6 Replies Latest reply: Nov 16, 2007 4:57 PM by 807603 RSS

    Determine number of decimal places? - BigDecimal.scale() doesn't make sense

    807603
      Hi all,
      I'm trying to determine the number of decimal places in a double. In my case, I want to make sure that the number has no more than 4 decimal places.


      I have tried something like

      double aDouble
      String str = Double.valueOf(aDouble).toString();
      str = str.substring(w1Str.indexOf(".") + 1);

      if(str.length() > 4)
      //throw error

      This approach works fine as long as the Double.toString() doesn't return a number in scientific notation.

      I've looked and haven't found a very good solution so far, so any suggestions would be welcome.

      I've tried to use BigDecimal.scale() to determine the number of decimal places in a number, but I have found for 0.35 that its scale is 53!! Granted, I haven't used BigDecimal very much, but per the BigDecimal API, it should return a scale() of 2. This is definitely the case for 0.25, but I don't understand why it is 53 for 0.35. Any explanation would be welcomed, but not necessary.

      Thanks,
      Jim
        • 1. Re: Determine number of decimal places? - BigDecimal.scale() doesn't make sense
          807603
          The big mistake the uninitiated make is confusing number display with number storage.
          If you are talking about restricting the display of the double to 4 decimal places then:
          http://java.sun.com/javase/6/docs/api/java/text/DecimalFormat.html
          • 2. Re: Determine number of decimal places? - BigDecimal.scale() doesn't make s
            807603
            I simply want to make sure the number entered by a user didn't have more than four decimal places.

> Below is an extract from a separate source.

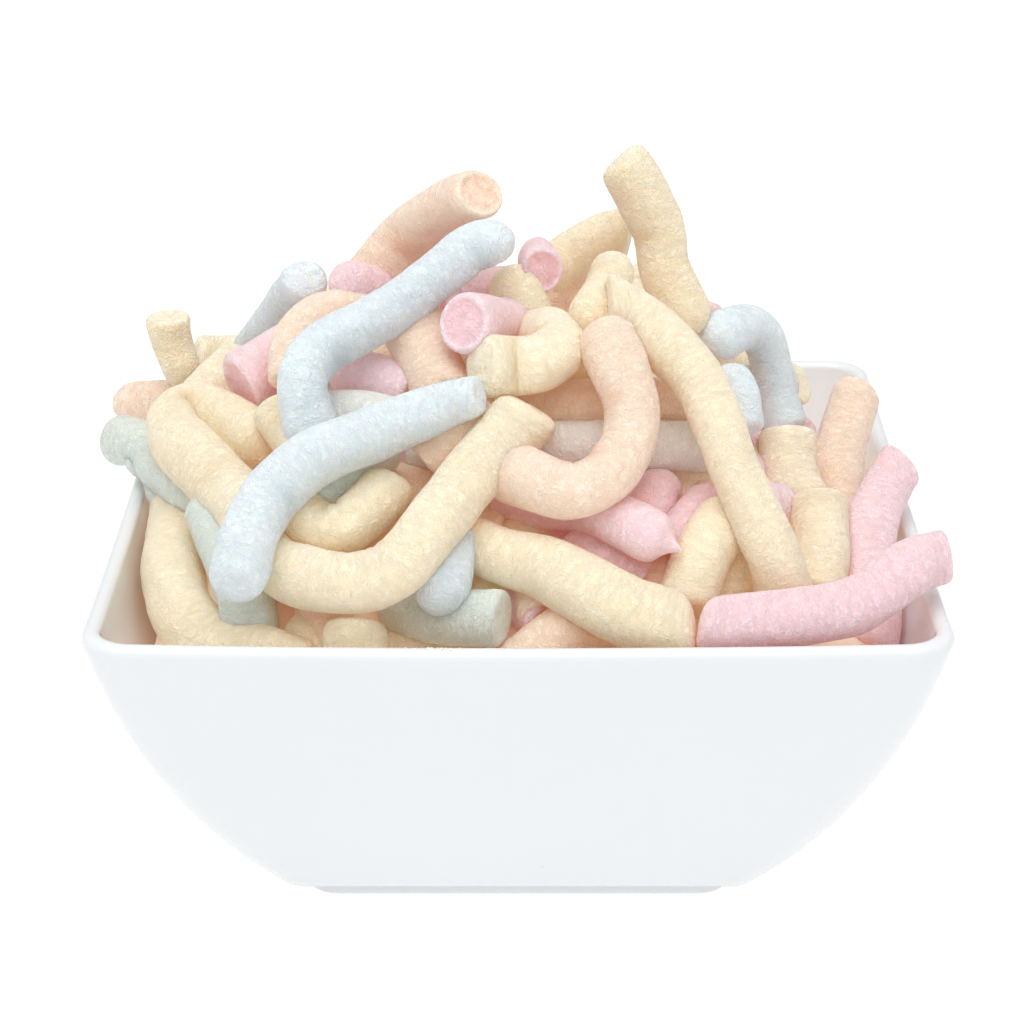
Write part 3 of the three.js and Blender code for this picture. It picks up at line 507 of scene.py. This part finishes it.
def makeBowl():
    foot, corner = bowlForm["footHalf"], bowlForm["footCorner"]
    footHeight, floorHeight = bowlForm["footHeight"], bowlForm["floorHeight"]
    # the foot, from its underside up: how far inside its edge, or past it, and how high
    rings = [footRing(foot - inset, corner - inset * 0.4, up) for inset, up in
             ((4.6, 0.5), (4.0, 0.15), (3.4, 0.0), (1.0, 0.0), (0.5, 0.08), (0.16, 0.3), (0.0, 0.7))]
    rings += [footRing(foot, corner, footHeight * share) for share in (0.45, 0.6, 0.75)]
    rings += [footRing(foot + grow, corner, footHeight + up) for grow, up in
              ((0.03, -0.3), (0.15, -0.1), (0.4, 0.05), (1.1, 0.35), (2.1, 0.9))]
    top = -bowlForm["rimRound"]
    for height in np.linspace(4.6 - rim, top, bowlMesh["bodyRings"]):
        rings.append(outerRing(height))
    for k in range(1, bowlMesh["rimRings"]):
        angle = math.pi * k / bowlMesh["rimRings"]
        inset = bowlForm["wall"] / 2 * (1 - math.cos(angle))
        rings.append(outerRing(top, inset, bowlForm["rimRound"] * math.sin(angle) ** 0.9))
    insideBottom = floorHeight - rim + 5
    for height in np.linspace(top, insideBottom, bowlMesh["insideRings"]):
        rings.append(outerRing(height, wallAt(height)))
    last = float(sideHalf(insideBottom, wallAt(insideBottom)))
    # the round into the floor: how far in from the wall, and how high over the floor
    for inward, up in ((1.2, 3.6), (3, 2.2), (5.4, 1.15), (8, 0.5), (11.5, 0.15), (16, 0)):
        rings.append(footRing(last - inward, corner - inward / 8, floorHeight + up))
    points, faces = loft(rings)
    finish, wires, shader = newFinish("glazedPorcelain", Roughness=glaze["roughness"], IOR=1.52,
                                      Coat_Weight=0.25, Coat_Roughness=0.03, Subsurface_Weight=0.12,
                                      Subsurface_Scale=0.002)
    shader.inputs["Subsurface Radius"].default_value = (1.0, 0.9, 0.8)
    at = wires.add("ShaderNodeTexCoord").outputs["Object"]
    tone = wires.noise(at, 35.0, 3.0)
    pure = linear(*glaze["colour"])
    cooler = linear(*(c - 2 for c in glaze["colour"]))
    pits = wires.add("ShaderNodeTexVoronoi", {"Vector": at, "Scale": 110.0}).outputs["Distance"]
    rare = wires.span(wires.noise(at, 60.0, 0.0), 0.66, 0.72)
    pit = wires.math("MULTIPLY", wires.span(pits, 0.03, 0.07, 1.0, 0.0), rare)
    colour = wires.mixColour(tone, pure, cooler)
    wires.tree.links.new(wires.mixColour(wires.math("MULTIPLY", pit, glaze["pinholes"]), colour,
                                         linear(*glaze["pinholeTone"])), shader.inputs["Base Color"])
    ripple = wires.noise(at, 90.0, 2.0, 0.4)
    height = wires.math("SUBTRACT", wires.math("MULTIPLY", ripple, glaze["ripple"]),
                        wires.math("MULTIPLY", pit, 0.6))
    bump = wires.add("ShaderNodeBump", {"Height": height, "Strength": 0.25, "Distance": 0.0004})
    wires.tree.links.new(bump.outputs[0], shader.inputs["Normal"])
    bowl = addMesh("porcelainBowl", points * mm, faces, finish)
    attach(bowl, "root")
    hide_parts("bowl")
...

I think I see where you're coming from with regards to number storage.

            Jim
            • 3. Re: Determine number of decimal places? - BigDecimal.scale() doesn't make s
              807603
              the number entered by a user
              Your substring method would work fine.
              I dont see why youre working with a Double? The user had to enter the number as a String right?
              So unless you allow your users to use scientific notation... (hint: convert to double AFTER)

              Another (sloppy way) would be to shift the decimal, use floor(), and then shift back.
              • 4. Re: Determine number of decimal places? - BigDecimal.scale() doesn't make sense
                807603
                And I should have said this earlier, if youre using doubles then this requirement is ridiculous anyway. You could enter ".1234" and end up with ".123300000009" (not quite but something
                like that).

                Why? doubles are 64 bits with a potential for 1.8...e19 states and yet they attempt to represent
                values from 4.9...e-324d to 1.7...e+308d.
                • 5. Re: Determine number of decimal places? - BigDecimal.scale() doesn't make s
                  807603
                  Hi TuringPest,
                  Thanks for your quick responses and feedback. I'm using a Struts form bean and having Struts hand me a double to use in my code.

                  I ended up using the DecimalFormat class:

                  private boolean checkDecimalPlaces(double wf) {
                  DecimalFormat df = new DecimalFormat("#.######");
                  String format = df.format(wf);
                  format = format.substring(format.indexOf(".") + 1);

                  return format.length() > 4;
                  }

                  I used 6 #'s to be able to check for additional decimal places and then performed the check.

                  Thanks,
                  Jim
                  • 6. Re: Determine number of decimal places? - BigDecimal.scale() doesn't make s
                    807603
                    Jim,
                    Your code doesnt work.
                    if i enter .1234009999999 your test passes (because its truncating after 6 places).

                    Consider using my method:
                         return d > (Math.floor(d * 10000) / 10000);
                    Though with the finnickiness of floating point numbers...

                    This requirement with doubles is a little silly.
                    A more accurate approach might be a hybrid of both our ideas.

                    roughly:
                    return d > Double.parseDouble(("" + d).substring(0, decimalIndex + 5))
                    import java.text.*;
                    
                    public class NumberTester{
                    
                    public static void main(String[] args){
                    
                         System.out.println("test 1: " + NumberTester.test2(0.123400001));
                         System.out.println("test 2: " + NumberTester.test2(0.12345));
                    
                    }
                    
                    public static boolean test(double d){
                    
                         return d > (Math.floor(d * 10000) / 10000);
                    
                    }
                    
                    public static boolean test2(double wf) {
                    
                         DecimalFormat df = new DecimalFormat("#.######");
                         String format = df.format(wf);
                         System.out.println("format: " + format);
                         format = format.substring(format.indexOf(".") + 1);
                    
                         return format.length() > 4;
                    
                    }
                    
                    }